Kardeş denilince aklıma arkadaştan, dosttan daha yakın, bir elmanın yarısıymış gibi gelirdi. Zira arkadaş; iyi günde ve kötü günde yanında olan yakınlarındır. Dost ise;  en büyük sırlarını paylaştığın, seninle gerektiğinde ölümü bile göze alabilecek kişiler olarak gelirken, kardeş, bunlardan daha yakın geliyordu bana. Maalesef hayat bana öyle olmadığını gösterdi. Acıda olsa öğrendim.

    Aslında kardeşliğin belli bir çıkar ilişkisi olduğunu,  çocukken öğrenmiştim. Hani konuşulur, yaşanırdı:”Sen beni babama söylemezsen, bende senin yaptıklarını söylemem” diye. Tabi o dönemler bunun farkına varacak zekâ yaşına sahip değildik. O dönemdeki inancımız; “kardeşler arasında büyük bir bağlılık var”. Bu yalan sözün nedenini de buldum: İnsanın uzunca bir süre kardeşleriyle aynı ortamda kalması, bazı olayların yaşanmışlığı, haksızlığa uğrayanı koruma içgüdüsüyle, dışarıya karşı kardeşini müdafaadan ibaretmiş. Gerisi karındaşlıktan başka bir şey değil. Daha öncede anlatmaya çalıştığım gibi kardeşine, bir arkadaştan, bir dosttan daha yakın olamazsın. Tecrübe de bu olsa gerek. Hayat yaşanıldıkça insana sürekli bir şeyler öğretiyor. Bu süreç içerisinde insan olmanın gereği olan bazı doğruları silmen gerektiğini gözümüze gözümüze sokuyorlar, yanlışı öğretiyorlar. Madem öyle bizde payımıza düşeni alırız. Gerçek arkadaşların, gerçek dostların varsa bu dünyada, kardeşin olmasa da kaybettiğin hiçbir şey olmaz. Belirli dönemler karındaşları ile yine belirli olayları paylaşanlar söylediklerime katılmayacaklardır. Katılmamaları da gayet normal çünkü en doğal hakları, bu konuda tek söyleyeceğim inşallah öğrenme adına benim yaşadığım tecrübeyle karşılaşmazlarda hayalleri yıkılmaz. Aynı şekilde karındaşlarına sevgi ve muhabbetle sarılmaya devam ederler. Çünkü dünya sevgi üzerine kurulmuştur. Dosttan ve arkadaştan sonrada seveceğin insanlar mutlaka olacaktır. İşte o dönemlerde yanınızda karındaşları görmek isteyebilirsiniz. Muhabbetiniz bir kat daha artar. Benim gibi düşünen insanlara şunu söylemek isterim: Sizi eleştirip, size tavır alan insanların hayata genel anlamda bakış açılarına bakın, yaşam tarzlarına bakın, sadece bunlar bile size çok büyük oranda bir fikir verir. Samimiyet olmadığını apaçık ortaya koyar.

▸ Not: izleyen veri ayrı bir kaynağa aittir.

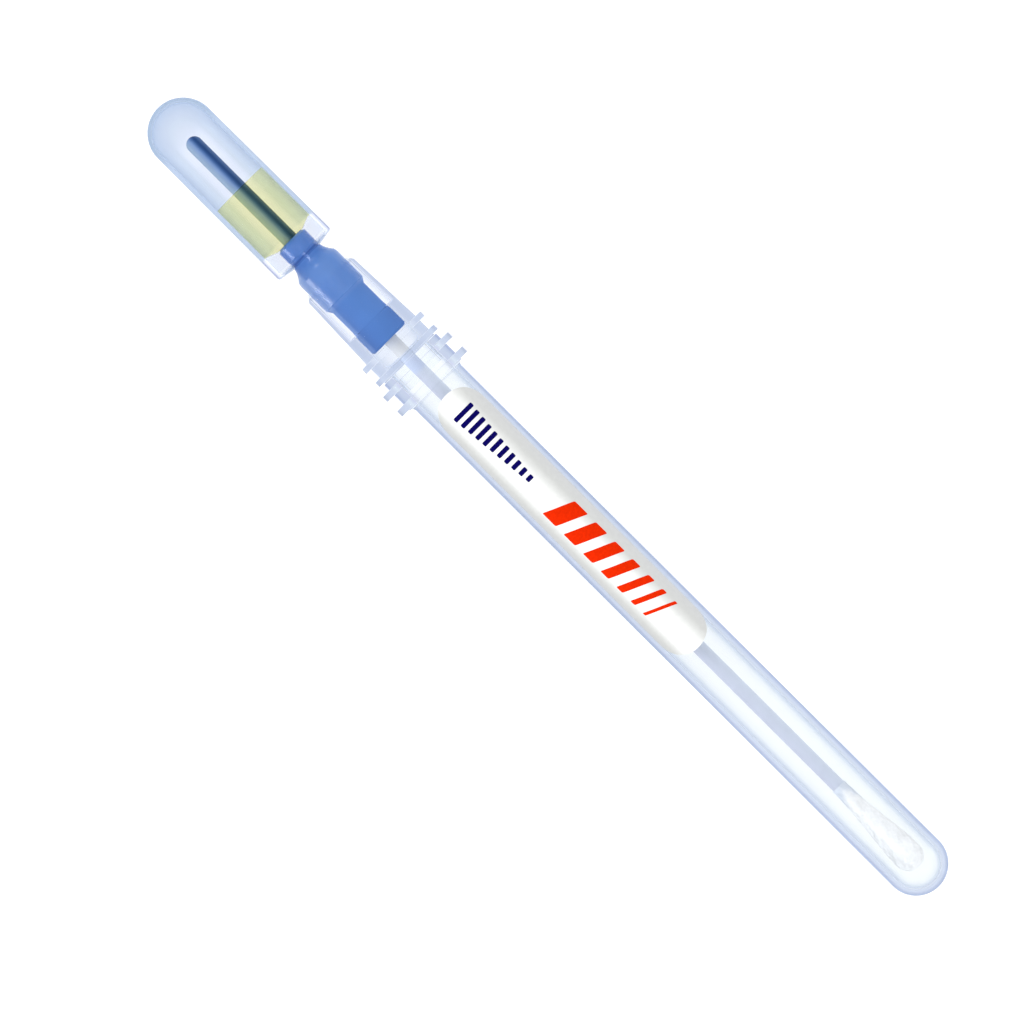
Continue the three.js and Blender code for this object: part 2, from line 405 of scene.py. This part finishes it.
def multiply_colours(node, link, first, second):
    """The first colour, darkened and tinted by the second."""
    mix = node("Mix", data_type="RGBA", blend_type="MULTIPLY")
    mix.inputs[0].default_value = 1
    link(first, mix.inputs[6])
    link(second, mix.inputs[7])
    return mix.outputs[2]


def ripple(node, link, shader, height, strength, depth):
    """Makes a surface look a little uneven where it catches the light."""
    bump = node("Bump")
    bump.inputs["Strength"].default_value = strength
    bump.inputs["Distance"].default_value = depth
    link(height, bump.inputs["Height"])
    link(bump.outputs["Normal"], shader.inputs["Normal"])


label_start, label_end = 65.7 * mm, 123.2 * mm
label_half_width = 4.72 * mm
label_thickness = 0.1 * mm
label_radius = tube_radius + 0.02 * mm
label_seen_half_width = 4.2 * mm
strip_pitch = 0.15 * mm
bm = bmesh.new()
flat_patch(
    bm, label_start, label_end, label_half_width, corner=label_half_width - 0.01 * mm, lift=0, segments=24
)
cut_in_strips(bm, label_half_width, strip_pitch)
thicken_up(bm, label_thickness)
wrap(bm, label_radius)

label_paper, shader, node, link = new_finish("label_paper")
shader.inputs["Roughness"].default_value = 0.6
shader.inputs["Specular IOR Level"].default_value = 0.25
_, side = station_and_side(node, link)
# Painted shade: the paper greys across its width towards both long edges.
across_label = share_between(node, link, side, -label_seen_half_width, label_seen_half_width, "LINEAR")
painted_edge_shade = shade_by(
    node, link, across_label, (0.0, (0.42, 0.43, 0.44)), (0.08, (0.47, 0.48, 0.47)),
    (0.15, (0.58, 0.59, 0.58)), (0.19, (0.67, 0.68, 0.67)), (0.23, (0.8, 0.8, 0.79)),
    (0.5, (0.86, 0.86, 0.85)), (0.62, (0.76, 0.77, 0.76)), (0.7, (0.66, 0.67, 0.66)),
    (0.8, (0.56, 0.57, 0.56)), (1.0, (0.55, 0.56, 0.57)),
)
grain = uneven(node, link, 1500, detail=4)
fleck = shade_by(node, link, grain, (0.3, (0.95, 0.95, 0.95)), (0.7, (1.0, 1.0, 1.0)))
link(multiply_colours(node, link, painted_edge_shade, fleck), shader.inputs["Base Color"])
ripple(node, link, shader, grain, 0.15, 0.01 * mm)
label = lay(bm, "paper_label", label_paper)
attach(label, "tube")
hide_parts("label")


# The print on the label: a row of navy bars that fall in height, and slanted orange-red stripes that thin
# out. The ink stands a few hundredths of a millimetre off the paper and is wrapped round with it.
ink_thickness = 0.025 * mm
ink_lift = label_thickness - 0.01 * mm


def ink(name, colour):
    """Offset printing ink, a little uneven in its cover."""
    material, shader, node, link = new_finish(name)
    thin = tuple(0.8 * c for c in colour)
    cover = shade_by(node, link, uneven(node, link, 2200, detail=3), (0.25, thin), (0.75, colour))
    link(cover, shader.inputs["Base Color"])
    shader.inputs["Roughness"].default_value = 0.5
    shader.inputs["Specular IOR Level"].default_value = 0.02
    return material


def printed(name, patches, material):
    """Ink patches of (start, end, half height, slant) on the label's outer face."""
    bm = bmesh.new()
    for start, end, half_height, slant in patches:
        patch = bmesh.new()
        corner = min(0.25 * (end - start), 0.25 * mm)
        flat_patch(patch, start, end, half_height, corner, ink_lift, slant)
        cut_in_strips(patch, half_height, strip_pitch)
        thicken_up(patch, ink_thickness)
        held = bpy.data.meshes.new("patch")
        patch.to_mesh(held)
        patch.free()
        bm.from_mesh(held)
        bpy.data.meshes.remove(held)
    wrap(bm, label_radius)
    return lay(bm, name, material)


bars_start = 69.3 * mm
bar_count = 11
bar_pitch = 1.5 * mm
bar_width = 0.8 * mm
tallest_bar = 2.0 * mm
bar_fall = 0.14 * mm
bars = []
for i in range(bar_count):
    start = bars_start + bar_pitch * i
    bars.append((start, start + bar_width, tallest_bar - bar_fall * i, 0))
navy_print = printed("label_print_navy", bars, ink("navy_ink", (0.002, 0.001, 0.095)))
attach(navy_print, "tube")

stripe_gap = 1.8 * mm
stripe_half_height = 2.6 * mm
stripe_slant = 0.45
stripes = []
start = 91.3 * mm
for width in (3.0, 2.6, 2.2, 1.8, 1.4, 1.0, 0.6):
    end = start + width * mm
    stripes.append((start, end, stripe_half_height, stripe_slant))
    start = end + stripe_gap
orange_print = printed("label_print_orange", stripes, ink("orange_ink", (0.74, 0.022, 0.0)))
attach(orange_print, "tube")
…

    Tavşan dağa küsmüş dağın haberi yok! Düşüncelerime katılmayanlar ve karındaşım şimdi buna da bir cevap verirler. “Niye bu kadar kaleme alıyorsun” diye. Ben yalandan nefret eden, bir kişinin yüzüne söyleyemeyeceğim şeyleri arkasından konuşmayan, medeni cesaretimi zorbalık cesaretiyle karıştırmayan, karşılıklı diyaloglarla problemlerin çözülebileceğini düşünen bir insan olduğum için yazıyorum.

  

     - Sen üzülme anam, beni karındaşım bile yanlış tanımış.